Reading a book, for me at least, is like traveling in someone else's world. If it's a good book, then you feel comfortable and yet anxious to see what's going to happen to you there, what'll be around the next corner. But if it's a lousy book, then it's like going through Secaucus, New Jersey -- it smells and you wish you weren't there, but since you've started the trip, you roll up the windows and breathe through your mouth until you're done.
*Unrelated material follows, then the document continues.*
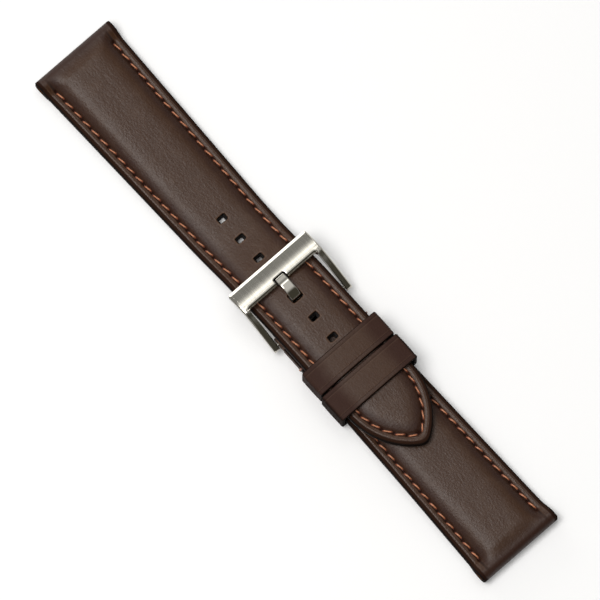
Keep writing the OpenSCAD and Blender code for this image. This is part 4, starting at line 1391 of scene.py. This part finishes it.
def steel_finish(name, colours):
    """Satin steel brushed along X, polished where place says 1, and painted near black as shade in the notch,
    where its third value says -1.
    """
    f = Finish(name, tuple(colours.steel), Metallic=1.0)
    polish, _, arm = f.place()
    brushed = f.noise(1.0, 4, 0.7, f.stretched((100, 7000, 300)))
    broad = f.noise(1.0, 3, 0.6, f.stretched((50, 1500, 200)))
    satin = polish.beyond(0.3, 0.7)
    f.coat(shade(colours.steel, 0.75), brushed.smooth(0.35, 0.7) * satin * 0.7)
    # Painted shade: the tongue's notch is near black.
    f.coat(shade(colours.steel, 0.06), (0 - arm).smooth(0.1, 0.9))
    rough = 0.07 + satin * (0.04 + brushed * 0.08 + broad * 0.08)
    return f.feed(Roughness=rough, Normal=f.bump(broad * satin, 0.5, 0.00004))


def bar_steel(name, colours):
    """Plain drawn steel of the spring bar."""
    f = Finish(name, shade(colours.steel, 0.9), Metallic=1.0)
    drawn = f.noise(1.0, 3, 0.6, f.stretched((4000, 200, 4000)))
    f.coat(shade(colours.steel, 0.7), drawn)
    return f.feed(Roughness=0.2 + drawn * 0.2, Normal=f.bump(drawn, 0.2, 0.00002))


def shade_round_holes(f, colours):
    """Lays the edge paint's colour over the rims of the punched holes, as painted shade in the holes."""
    zone = f.place()[2]
    f.coat(tuple(colours.edge), (0 - zone).smooth(0.3, 0.6))


def felt_finish(name, colours):
    """Pressed felt of the padding: matted short fibres, with painted shade round the holes."""
    f = Finish(name, tone(178, 166, 146))
    fibres = f.noise(2500, 6, 0.7, None, 1.5)
    f.coat(tone(206, 196, 178), fibres.smooth(0.3, 0.7))
    shade_round_holes(f, colours)
    return f.feed(Roughness=0.9 + fibres * 0.05, Normal=f.bump(fibres, 0.8, 0.0002))


def tape_finish(name, colours):
    """Thin woven tape: crossing threads at 0.3 mm, with painted shade round the holes."""
    f = Finish(name, tone(196, 194, 186))
    x, y, _ = f.axes()
    weave = (x * 20000).sine() * (y * 20000).sine() * 0.5 + 0.5
    f.coat(tone(226, 224, 218), weave)
    shade_round_holes(f, colours)
    return f.feed(Roughness=0.85 + weave * 0.05, Normal=f.bump(weave, 0.6, 0.00008))


def floor_finish(name, colours):
    """Pale floor: lit, so that it keeps the shadow, with some plain white for the camera and in reflections.

    Under the strap itself, where it shows only through the punched holes, it is lit only.
    """
    f = Finish(name, shade(colours.floor, 0.99), Roughness=0.9, Specular_IOR_Level=0.1)
    x, y, _ = f.axes()
    beside = (abs(y) / MM).smooth(8.0, 9.0).most((abs(x) / MM).smooth(72.0, 74.0))
    f.coat(tuple(colours.floor), f.noise(3, 2))
    f.feed()
    rays = ("Is Camera Ray", "Is Glossy Ray", "Is Transmission Ray")
    path = f.node("ShaderNodeLightPath").outputs
    camera, glossy, through = (Wire(f, path[ray]) for ray in rays)
    white = f.node("ShaderNodeEmission", None, {"Color": (1.0, 1.0, 1.0, 1.0), "Strength": 1.0})
    return f.mixed(camera.most(glossy).most(through) * beside * 0.14, white)


def studio_world(world):
    """Soft surroundings: a pale canopy overhead, a pale horizon, and darker walls, darkest towards +X."""
    w = Nodes(world)
    x, y, z = w.split(w.node("ShaderNodeTexCoord").outputs["Generated"])
    canopy = x.smooth(-0.66, -0.5) * (1 - x.smooth(0.3, 0.5)) * (1 - abs(y).smooth(0.35, 0.62))
    gleam = x.band(-0.39, 0.17) * (1 - abs(y - 0.05).smooth(0.25, 0.5))
    east = x.smooth(0.34, 0.56)
    wall = w.blend((0.33, 0.33, 0.325), (0.075, 0.07, 0.055), east)
    above = w.blend(w.blend(wall, (0.86, 0.86, 0.86), canopy), (3.0, 3.0, 2.95), gleam)
    low = w.blend((0.8, 0.8, 0.79), (0.4, 0.4, 0.39), east.most(abs(y).smooth(0.4, 0.7)))
    sky = w.node("ShaderNodeBackground", None, {0: w.blend(above, low, 1 - z.smooth(0.04, 0.2))})
    w.node("ShaderNodeOutputWorld", None, {0: sky.outputs[0]})


def remake(name):
    """Removes a piece of this name that an earlier run has left."""
    old = bpy.data.objects.get(name)
    if old is not None:
        bpy.data.objects.remove(old, do_unlink=True)


def made(name, skin, body, material, slot, *nodes, sharp=35.0):
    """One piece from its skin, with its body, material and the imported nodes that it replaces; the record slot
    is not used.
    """
    remake(name)
    piece = skin.piece(name, sharp)
    piece.data.materials.append(material)
    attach(piece, body)
    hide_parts(*nodes)
    return piece


class DressOperator:
    """What all the operators share."""

    bl_options = {"REGISTER", "UNDO"}


CAMERA_AZIMUTH = 48.5
CAMERA_ELEVATION = 78.0
PIXELS_PER_MM = 4.485


class WATCHSTRAP_OT_stage(DressOperator, bpy.types.Operator):
    """Camera, soft boxes, pale world and floor"""

    bl_idname = "watchstrap.stage"
    bl_label = "Stage"

    def execute(self, context):
        self.camera(context)
        self.softbox(context, "key", (-0.14, -0.25, 0.76), 0.42, 0.38, 3.6, (1.0, 0.985, 0.97))
        self.softbox(context, "side", (-0.78, 0.1, 0.22), 0.6, 0.25, 1.2, (1.0, 1.0, 1.0))

        world = context.scene.world or bpy.data.worlds.new("pale")
        context.scene.world = world
        studio_world(world)

        remake("floor")
        mesh = bpy.data.meshes.new("floor")
        corners, radius, below = 96, 4, 0.02 * MM
        angles = np.linspace(0, 2 * math.pi, corners + 1)[:-1]
        points = [(radius * math.cos(a), radius * math.sin(a), -below) for a in angles]
        mesh.from_pydata(points, [], [list(range(corners))])
        floor = bpy.data.objects.new("floor", mesh)
        context.scene.collection.objects.link(floor)
        mesh.materials.append(floor_finish("pale_floor", context.scene.strap_colours))
        context.scene.view_settings.view_transform = "Standard"
        return {"FINISHED"}

    def camera(self, context):
        """A long lens from nearly overhead, turned so that the strap lies across the picture's diagonal.

        At the aim, one millimetre is as many pixels of the 600 as PIXELS_PER_MM says.
        """
        azimuth, elevation = math.radians(CAMERA_AZIMUTH), math.radians(CAMERA_ELEVATION)
        level = math.cos(elevation)
        back = np.array([math.sin(azimuth) * level, -math.cos(azimuth) * level, math.sin(elevation)])
        right = np.array([math.cos(azimuth), math.sin(azimuth), 0.0])
        up = np.cross(back, right)
        pixel = 1 / PIXELS_PER_MM * MM
        aim = np.array([-0.16, 0, 2]) * MM + right * 4.93 * pixel - up * 0.09 * pixel
        data = bpy.data.cameras.new("camera")
        data.lens = 800
        data.sensor_width = 36
        data.clip_start = 0.01
        camera = bpy.data.objects.new("camera", data)
        context.scene.collection.objects.link(camera)
        place = aim + back * (600 * pixel / data.sensor_width * data.lens)
        rows = np.column_stack([right, up, back, place]).tolist()
        camera.matrix_world = Matrix((*rows, (0, 0, 0, 1)))
        context.scene.camera = camera

    def softbox(self, context, name, place, width, depth, watts, tint):
        """A rectangular lamp that faces the strap."""
        data = bpy.data.lights.new(name, "AREA")
        data.shape = "RECTANGLE"
        data.size, data.size_y = width, depth
        data.energy = watts
        data.color = tint
        lamp = bpy.data.objects.new(name, data)
        context.scene.collection.objects.link(lamp)
        lamp.location = place
        lamp.rotation_euler = (-Vector(place)).to_track_quat("-Z", "Y").to_euler()


def dress_strap(context, long):
    """The four layers of one strap, each on its strap's body."""
    strap, colours = Strap(context.scene.strap_sizes, long), context.scene.strap_colours
    name, body, side = ("long_strap", "tail", "tail") if long else ("short_strap", "short_strap", "short")
    upper = upper_leather(f"{name}_upper_leather", colours, strap.pitch, strap.s["seam_in"])
    lining = lining_leather(f"{name}_lining_leather", colours)
    for part, shape, material, slot, nodes in (
        ("upper", upper_skin, upper, "upper_leather", [f"{side}_upper", f"{side}_bar_tunnel"]),
        ("lining", lining_skin, lining, "lining_leather", [f"{side}_lining"]),
        ("padding", padding_skin, felt_finish(f"{name}_felt", colours), "padding", [f"{side}_padding"]),
        ("tape", tape_skin, tape_finish(f"{name}_tape", colours), "tape", [f"{side}_tape"]),
    ):
        piece = made(f"{name}_{part}", shape(strap), body, material, slot, *nodes)
        part == "padding"


class WATCHSTRAP_OT_long_strap(DressOperator, bpy.types.Operator):
    """Upper, lining, felt and tape of the long strap, with its holes, nose and pointed tip"""

    bl_idname = "watchstrap.long_strap"
    bl_label = "Long strap"

    def execute(self, context):
        dress_strap(context, True)
        return {"FINISHED"}


class WATCHSTRAP_OT_short_strap(DressOperator, bpy.types.Operator):
    """Upper, lining, felt and tape of the short strap"""

    bl_idname = "watchstrap.short_strap"
    bl_label = "Short strap"

    def execute(self, context):
        dress_strap(context, False)
        return {"FINISHED"}


class WATCHSTRAP_OT_stitching(DressOperator, bpy.types.Operator):
    """Two-ply thread along both straps and the turns beside the fixed keeper"""

    bl_idname = "watchstrap.stitching"
    bl_label = "Stitching"

    def execute(self, context):
        sizes, colours = context.scene.strap_sizes, context.scene.strap_colours
        thread = thread_finish("waxed_thread", colours)
        long_strap, short_strap = Strap(sizes, True), Strap(sizes, False)
        anchors = anchor_skin(short_strap, fixed_box[0, 0])
        for name, skin, body, node in (
            ("long_strap_stitches", stitch_skin(long_strap), "tail", "tail_stitching"),
            ("short_strap_stitches", stitch_skin(short_strap), "short_strap", "short_stitching"),
            ("keeper_stitches", anchors, "short_strap", "keeper_anchor_stitches"),
        ):
            made(name, skin, body, thread, "thread", node, sharp=60)
        return {"FINISHED"}


class WATCHSTRAP_OT_buckle_loop(DressOperator, bpy.types.Operator):
    """Folded leather loop round the spring bar"""

    bl_idname = "watchstrap.buckle_loop"
    bl_label = "Buckle loop"

    def execute(self, context):
        strap = Strap(context.scene.strap_sizes, False)
        material = lining_leather("loop_leather", context.scene.strap_colours)
        skin = loop_skin(strap, strap.s["used_width"])
        made("bar_loop", skin, "short_strap", material, "lining_leather", "buckle_loop")
        return {"FINISHED"}


class WATCHSTRAP_OT_keepers(DressOperator, bpy.types.Operator):
    """Fixed and free keepers: leather rings with pressed lines"""

    bl_idname = "watchstrap.keepers"
    bl_label = "Keepers"

    def execute(self, context):
        sizes = context.scene.keeper_sizes
        material = keeper_leather("keeper_leather", context.scene.strap_colours, sizes.crease_in / MM)
        for name, box, body, node in (
            ("fixed_band", fixed_box, "short_strap", "fixed_keeper"),
            ("free_band", free_box, "free_keeper", "free_keeper"),
        ):
            made(name, keeper_skin(box, sizes), body, material, "keeper_leather", node)
        return {"FINISHED"}


class WATCHSTRAP_OT_buckle(DressOperator, bpy.types.Operator):
    """Buckle frame and tongue, satin with polished bevels"""

    bl_idname = "watchstrap.buckle"
    bl_label = "Buckle"

    def execute(self, context):
        shape = BuckleShape(context.scene.buckle_sizes, Strap(context.scene.strap_sizes, True))
        material = steel_finish("satin_and_polished_steel", context.scene.strap_colours)
        for name, skin, body, node in (
            ("pin_buckle_frame", frame_skin(shape), "buckle", "buckle_frame"),
            ("pin_buckle_tongue", tongue_skin(shape), "tongue", "tongue"),
        ):
            made(name, skin, body, material, "satin_steel", node)
        return {"FINISHED"}


class WATCHSTRAP_OT_spring_bar(DressOperator, bpy.types.Operator):
    """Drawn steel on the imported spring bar"""

    bl_idname = "watchstrap.spring_bar"
    bl_label = "Spring bar"

    def execute(self, context):
        material = bar_steel("drawn_steel", context.scene.strap_colours)
        for node in ("spring_bar_tube", "spring_bar_tip_left", "spring_bar_tip_right", "spring_bar_spring"):
            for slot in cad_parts[node].material_slots:
                slot.material = material
        return {"FINISHED"}


class WATCHSTRAP_PT_panel(bpy.types.Panel):
    """Lists the pieces and their sizes"""

    bl_label = "Watch Strap"
    bl_idname = "WATCHSTRAP_PT_panel"
    bl_space_type = "VIEW_3D"
    bl_region_type = "UI"
    bl_category = "Watch Strap"

    def draw(self, context):
        for operator in OPERATORS:
            self.layout.operator(operator.bl_idname)
        for group in ("strap_sizes", "keeper_sizes", "buckle_sizes", "strap_colours"):
            box = self.layout.box()
            settings = getattr(context.scene, group)
            for name in type(settings).__annotations__:
                box.prop(settings, name)


GROUPS = {
    "strap_sizes": StrapSizes, "keeper_sizes": KeeperSizes, "buckle_sizes": BuckleSizes,
    "strap_colours": FinishColours,
}
OPERATORS = (
    WATCHSTRAP_OT_stage, WATCHSTRAP_OT_long_strap, WATCHSTRAP_OT_short_strap, WATCHSTRAP_OT_stitching,
    WATCHSTRAP_OT_buckle_loop, WATCHSTRAP_OT_keepers, WATCHSTRAP_OT_buckle, WATCHSTRAP_OT_spring_bar,
)


def register():
    for cls in (*GROUPS.values(), *OPERATORS, WATCHSTRAP_PT_panel):
        bpy.utils.register_class(cls)
    for name, group in GROUPS.items():
        setattr(bpy.types.Scene, name, bpy.props.PointerProperty(type=group))


def unregister():
    for name in GROUPS:
        delattr(bpy.types.Scene, name)
    for cls in (WATCHSTRAP_PT_panel, *reversed(OPERATORS), *reversed(tuple(GROUPS.values()))):
        bpy.utils.unregister_class(cls)


def main():
    register()
    for operator in OPERATORS:
        group, name = operator.bl_idname.split(".")
        getattr(getattr(bpy.ops, group), name)()


if __name__ == "__main__":
    main()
There are people we meet in life who miss being important to us by inches, days, or heartbeats. Another place or time or a different emotional frame of mind and we would willingly fall into their arms; gladly take up their challenge or invitation. But as it is, we encounter them when we are discontent or content and they are not. Whatever they are, we are not and vice versa. Two trains going in different directions that pass for a few powerful moments at full speed, blasting noise and wind but then they are gone. Whatever serious chemistry might have been possible if, isn’t.

At the end of their relationship she asked if they could still remain friends. His face stayed expressionless until he said "No. Because we put friends in boxes. You see them once in a while, or even a lot, but still they have their box in your life, their specific place. Their *category.* That's one of the great things about being someone's love-- you have no box in their life because you're part of all their boxes. You're their friend, their lover, their confidante-- all those things. I don't want to be put in one of your boxes and I don't want to shrink you to fit into one of mine.